Citation : 2015 Latest Caselaw 6335 Del
Judgement Date : 27 August, 2015

Delhi High Court
Harmeet Singh vs State on 27 August, 2015
Author: Indermeet Kaur
*      IN THE HIGH COURT OF DELHI AT NEW DELHI

%                            Judgment reserved on :21.08.2015
                            Judgment delivered on : 27.08.2015.
+   CRL.A. 1003/2012 & Crl. M.A. No.8986/2015
    HARMEET SINGH
                                                        ..... Appellant
                     Through     Mr.Atul Kumar Sharma, Adv.
                     versus
    STATE
                                                  ..... Respondent
                     Through     Ms.Kusum Dhalla, APP for the
                                 State.
+   CRL.A. 1446/2012
    ASHWANI
                                                        ..... Appellant
                     Through     Mr.Mohit Mathur, Sr. Adv. With
                                 Mr.S.N. Qureshi, Adv.
                     versus
    STATE
                                                  ..... Respondent
                     Through     Ms.Kusum Dhalla, APP for the
                                 State.
CORAM:
HON'BLE MS. JUSTICE INDERMEET KAUR

INDERMEET KAUR, J.

1 These appeals have been directed against the impugned judgment

and order on sentence dated 12.07.2012 and 25.07.2012 respectively

wherein the two appellants have been convicted under Section 20

(b)(ii)(C) of the Narcotic Drugs and Psychotropic Substances Act, (in

short NDPS Act); appellant Harmeet Singh has been sentenced to

undergo RI for a period of 10 years and to pay a fine of Rs.1 lac and in

default of payment of fine to undergo SI for a period two years.

Appellant Ashwani has been sentenced to undergo RI for a period of 15

years and to pay a fine of Rs.1.5 lac and in default of payment of fine to

undergo SI for a period three years.

2 The version of the prosecution is that on 16.07.2010, SI Surender

Singh (PW-10) was marked DD No. 7 which was information to the

effect that apprehension and recovery of ganja from two persons near

the Durlabh Nath Park, Mangolput Industrial Area had been made. On

reaching the spot, constable Shamsher (PW-2), constable Prem (PW-9),

constable Ajit (PW-8) and constable Satbeer were present. An Alto Car

(which in the course of investigation was found to be in the name of

Kuki Devi, the mother of the accused Harmeet Singh proved through its

registration Ex.PW-2/J-3 through the version of Bhupender Singh PW-

6) was parked there. This car had been stopped by the members who

were on patrol duty namely PW-2, PW-8, PW-9 and constable Satbeer.

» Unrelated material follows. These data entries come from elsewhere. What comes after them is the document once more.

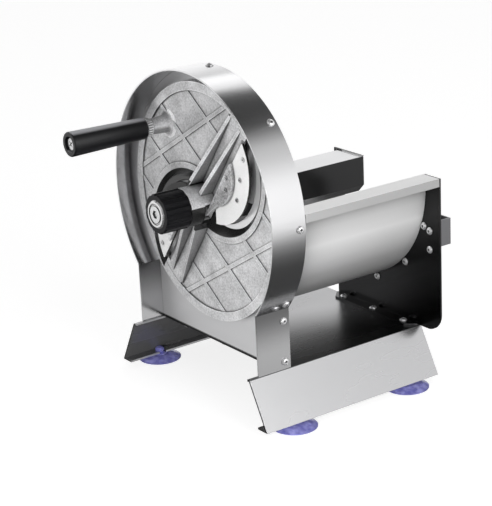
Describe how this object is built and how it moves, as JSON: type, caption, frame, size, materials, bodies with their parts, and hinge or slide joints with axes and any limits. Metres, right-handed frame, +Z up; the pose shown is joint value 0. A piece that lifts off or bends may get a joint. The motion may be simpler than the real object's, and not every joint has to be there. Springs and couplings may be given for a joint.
{
  "type": "vegetable slicer",
  "caption": "Hand-cranked slicer: a turning cast disc with curved blades and a knob-set slice gauge, in a steel hoop with a half-round feed trough on a suction-cup stand",
  "frame": {"origin": "on the table, midway between the outermost points left to right and front to back", "axes": "+Z up, -Y towards the user at the crank, +X to the user's right, on the trough's side"},
  "size_m": [0.2896, 0.3294, 0.3482],
  "materials": {
    "satin_steel": "satin",
    "trough_steel": "satin",
    "deck_steel": "satin",
    "polished_steel": "polished",
    "fastener_steel": "polished",
    "blade_steel": "ground",
    "spindle_steel": "turned",
    "cast_aluminium": "blasted casting",
    "gauge_plate": "blasted casting",
    "black_plastic": "satin",
    "bronze": "sintered",
    "cup_vinyl": "glossy, translucent"
  },
  "bodies": {
    "stand": {"base_deck": "deck_steel", "front_left_cup": "cup_vinyl", "front_right_cup": "cup_vinyl", "rear_left_cup": "cup_vinyl", "rear_right_cup": "cup_vinyl", "hoop_band": "satin_steel", "back_plate": "satin_steel", "band_screws": "fastener_steel", "feed_trough": "trough_steel", "end_plate": "polished_steel", "trough_bolts": "fastener_steel", "deck_bolts": "fastener_steel", "rear_bracket": "satin_steel", "bracket_bolts": "fastener_steel", "spindle_housing": "polished_steel", "bearing_sleeve": "spindle_steel", "sleeve_screws": "fastener_steel", "front_bush": "bronze", "rear_bush": "bronze"},
    "rotor": {"cutting_disc": "cast_aluminium", "right_blade": "blade_steel", "left_blade": "blade_steel", "blade_screws": "fastener_steel", "spindle_shaft": "spindle_steel", "spindle_nut": "fastener_steel", "spindle_screws": "fastener_steel", "crank_collar": "cast_aluminium", "crank_bolt": "fastener_steel"},
    "gauge": {"gauge_carrier": "cast_aluminium", "right_gauge_wing": "gauge_plate", "left_gauge_wing": "gauge_plate", "gauge_screws": "fastener_steel"},
    "knob": {"adjusting_screw": "spindle_steel", "thickness_knob": "black_plastic", "knob_cap": "fastener_steel"},
    "grip": {"crank_grip": "black_plastic"}
  },
  "joints": [
    {"name": "disc_spin", "type": "hinge", "parent": "stand", "child": "rotor", "pos_m": [0, -0.0673, 0.208], "axis": [0, -1, 0], "continuous": true},
    {"name": "grip_spin", "type": "hinge", "parent": "rotor", "child": "grip", "pos_m": [-0.06104, -0.1173, 0.27896], "axis": [0, -1, 0], "continuous": true},
    {"name": "knob_turn", "type": "hinge", "parent": "rotor", "child": "knob", "pos_m": [0, -0.0873, 0.208], "axis": [0, -1, 0], "range_deg": [-990, 810]},
    {"name": "gauge_slide", "type": "slide", "parent": "rotor", "child": "gauge", "axis": [0, -1, 0], "range_m": [-0.0055, 0.0045]}
  ],
  "couplings": [
    {"joint": "knob_turn", "follows": "gauge_slide", "rad_per_m": 3141.6}
  ]
}
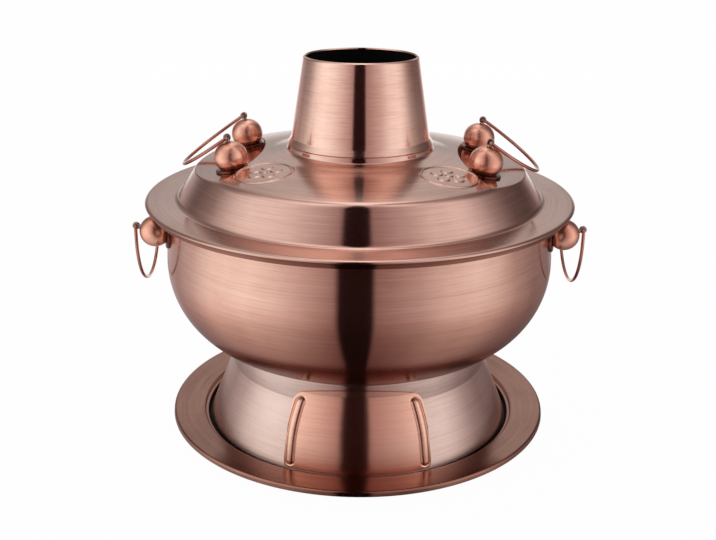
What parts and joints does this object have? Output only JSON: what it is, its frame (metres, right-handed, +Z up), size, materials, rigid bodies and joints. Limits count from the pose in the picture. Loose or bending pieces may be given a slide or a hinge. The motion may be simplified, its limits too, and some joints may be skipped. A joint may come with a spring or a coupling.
{
  "type": "chimney hot pot",
  "caption": "Charcoal hot pot with a central fire tube, flared foot with a sliding air door, lift-off lid with ball-and-bail handles, loose chimney and a round drip tray.",
  "frame": {"origin": "centre of the drip tray's underside", "axes": "+Z up, +X along the pairs of bail handles, -Y towards the air door (front)"},
  "size_m": [0.3506, 0.34, 0.302],
  "materials": {
    "tray_copper": "brushed, antique copper plate",
    "foot_copper": "brushed, antique copper plate",
    "door_copper": "fine satin, antique copper plate",
    "bowl_copper": "brushed, antique copper plate",
    "tube_copper": "brushed, heat-stained copper plate",
    "lid_copper": "brushed, antique copper plate",
    "chimney_copper": "brushed, antique copper plate",
    "ball_copper": "satin, antique copper plate",
    "fitting_copper": "satin, dark copper plate",
    "wire_copper": "satin, antique copper plate",
    "bolt_steel": "bright zinc",
    "grate_iron": "rough cast"
  },
  "bodies": {
    "drip_tray": {"drip_tray": "tray_copper"},
    "pot": {"pot_foot": "foot_copper", "bowl": "bowl_copper", "fire_tube": "tube_copper", "grate_lugs": "tube_copper", "side_seats": "fitting_copper", "side_ball_left_front": "ball_copper", "side_ball_left_back": "ball_copper", "side_ball_right_front": "ball_copper", "side_ball_right_back": "ball_copper", "side_eyebolts": "fitting_copper", "side_nuts": "bolt_steel"},
    "air_door": {"air_door": "door_copper", "door_studs": "bolt_steel", "door_clips": "bolt_steel"},
    "fire_grate": {"fire_grate": "grate_iron"},
    "side_bail_left": {"side_bail_left": "wire_copper"},
    "side_bail_right": {"side_bail_right": "wire_copper"},
    "lid": {"lid": "lid_copper", "lid_seats": "fitting_copper", "lid_ball_left_front": "ball_copper", "lid_ball_left_back": "ball_copper", "lid_ball_right_front": "ball_copper", "lid_ball_right_back": "ball_copper", "lid_eyebolts": "fitting_copper", "lid_washers": "bolt_steel", "lid_nuts": "bolt_steel"},
    "lid_bail_left": {"lid_bail_left": "wire_copper"},
    "lid_bail_right": {"lid_bail_right": "wire_copper"},
    "chimney": {"chimney": "chimney_copper"}
  },
  "joints": [
    {"name": "pot_lift", "type": "slide", "parent": "drip_tray", "child": "pot", "axis": [0, 0, 1], "range_m": [0, 0.04]},
    {"name": "air_door_turn", "type": "hinge", "parent": "pot", "child": "air_door", "pos_m": [0, 0, 0], "axis": [0, 0, 1], "range_deg": [0, 36]},
    {"name": "grate_lift", "type": "slide", "parent": "pot", "child": "fire_grate", "axis": [0, 0, 1], "range_m": [0, 0.17]},
    {"name": "side_bail_left_swing", "type": "hinge", "parent": "pot", "child": "side_bail_left", "pos_m": [-0.17242, 0, 0.17614], "axis": [0, 1, 0], "range_deg": [-8, 160]},
    {"name": "side_bail_right_swing", "type": "hinge", "parent": "pot", "child": "side_bail_right", "pos_m": [0.17242, 0, 0.17614], "axis": [0, -1, 0], "range_deg": [-8, 160]},
    {"name": "lid_lift", "type": "slide", "parent": "pot", "child": "lid", "axis": [0, 0, 1], "range_m": [0, 0.08]},
    {"name": "lid_bail_left_swing", "type": "hinge", "parent": "lid", "child": "lid_bail_left", "pos_m": [-0.09878, 0.00431, 0.24504], "axis": [0.0436, 0.999, 0], "range_deg": [0, 150]},
    {"name": "lid_bail_right_swing", "type": "hinge", "parent": "lid", "child": "lid_bail_right", "pos_m": [0.09878, -0.00431, 0.24504], "axis": [-0.0436, -0.999, 0], "range_deg": [0, 150]},
    {"name": "chimney_lift", "type": "slide", "parent": "lid", "child": "chimney", "axis": [0, 0, 1], "range_m": [0, 0.05]}
  ]
}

As per this version, during patrolling at about 01:00 pm when they had

reached Durlabh Nath Park, the aforenoted Alto car was found near the

road. One person was coming out from the car and his movement

appeared to be suspicious. The patrolling party accosted the accused.

The aforenoted persons revealed their names as Ashwani Kumar and

Harmeet Singh. Eight bags of ganja were found lying in rear seat of the

car. This information was passed on to the local police station pursuant

to which it was marked for investigation which was conducted by PW-

10. From the aforenoted black bags, the ganja recovered weighed 142

kgms. From each bag a 50 gm sample was taken out; the remaining

contraband and the samples were sealed with the seal of „SS‟ and

thereafter „PSR‟. The CFSL form was prepared at the spot. Rukka was

sent pursuant to which the present FIR was registered and investigation

was initiated. In the course of investigation, CFSL had opined the

contraband which had been sent to the CFSL, positive for ganja and

being in the commercial bracket, the accused were charge-sheeted, tried,

convicted and sentenced as aforenoted.

3 On behalf of appellant Ashwani Kumar, arguments have been

addressed by the learned senior counsel Mr.Mohit Mathur. On behalf of

appellant Harmeet Singh, arguments have been addressed by Mr. Atul

Kumar Sharma, Advocate.

4 Learned counsel for the appellants submit that there are various

infirmities in the investigation carried out by the investigating agency

and when taken cumulatively as a whole, benefit of doubt has to be

given to the appellants. Attention has been drawn to the versions of PW-

2, PW-8 & PW-9 who were all members of the raiding party. It is

pointed out that the version of PW-2 was that the SHO had come to the

spot but this is not the version of the SHO Satish Yadav who had been

examined as PW-3. The consistent version of the prosecution is that the

SHO had not come to the spot. This discrepancy is irreconcilable.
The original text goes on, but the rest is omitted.